Frustrated over inactivity, Poirier and McGregor agreed to a charity MMA match this past week, initially planning for a Dec. 12 date to be promoted by the former two-division champ’s promotion company. That shifted to an MMA fight in the octagon, McGregor wrote on Twitter, but only if the UFC could promote it before the end of the year.
Ferguson, himself left out of action after a fight with Poirier failed to materialize, was none too happy about his proposed opponent’s new plan.
What A Sell Out, Taking A Bribe From An International Terrorist. Good Job Kid. I Represent America. All That Talk About The Fight Game Only To Be Afraid & Be Left Behind Out Of The Loop. Take The Money & Be Proud Fake. pic.twitter.com/VpKamihpzI
— Tony Ferguson (@TonyFergusonXT) October 8, 2020
Ferguson vented earlier this week about UFC President Dana White’s claim he “went dark” negotiating a fight with Poirier at the Oct. 24 pay-per-view event, only to see ex-Bellator champ Michael Chandler get a lucrative offer to be a backup opponent for the lightweight title unifier between champ Khabib Nurmagomedov and Justin Gaethje.
“I said it was a tournament,” Ferguson told ESPN. “Now you’re adding in people. Alright, cool. Here we go again. Today marks the celebration, right? Yeah, Khabib and McGregor. F*ck them. That wouldn’t have happened unless they stripped my belt. So, f*ck you. Pay me instead of this (expletive) clown.”
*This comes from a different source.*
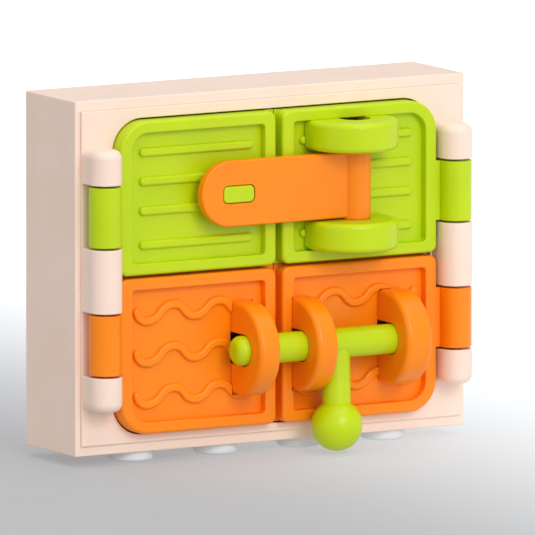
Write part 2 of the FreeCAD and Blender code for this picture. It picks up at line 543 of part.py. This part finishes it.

Ferguson’s most recent appearance, which came at UFC 249 in May, ended in heartbreak when he was dominated by Gaethje in a bout for the interim title. Gaethje’s win scuttled a long-anticipated showdown between Ferguson and Nurmagomedov, who’ve been booked five separate times against each other only to see each one canceled. Nurmagomedov originally was slated as Ferguson’s opponent at UFC 249 before the COVID-19 pandemic left him unable to travel out of his native Russia.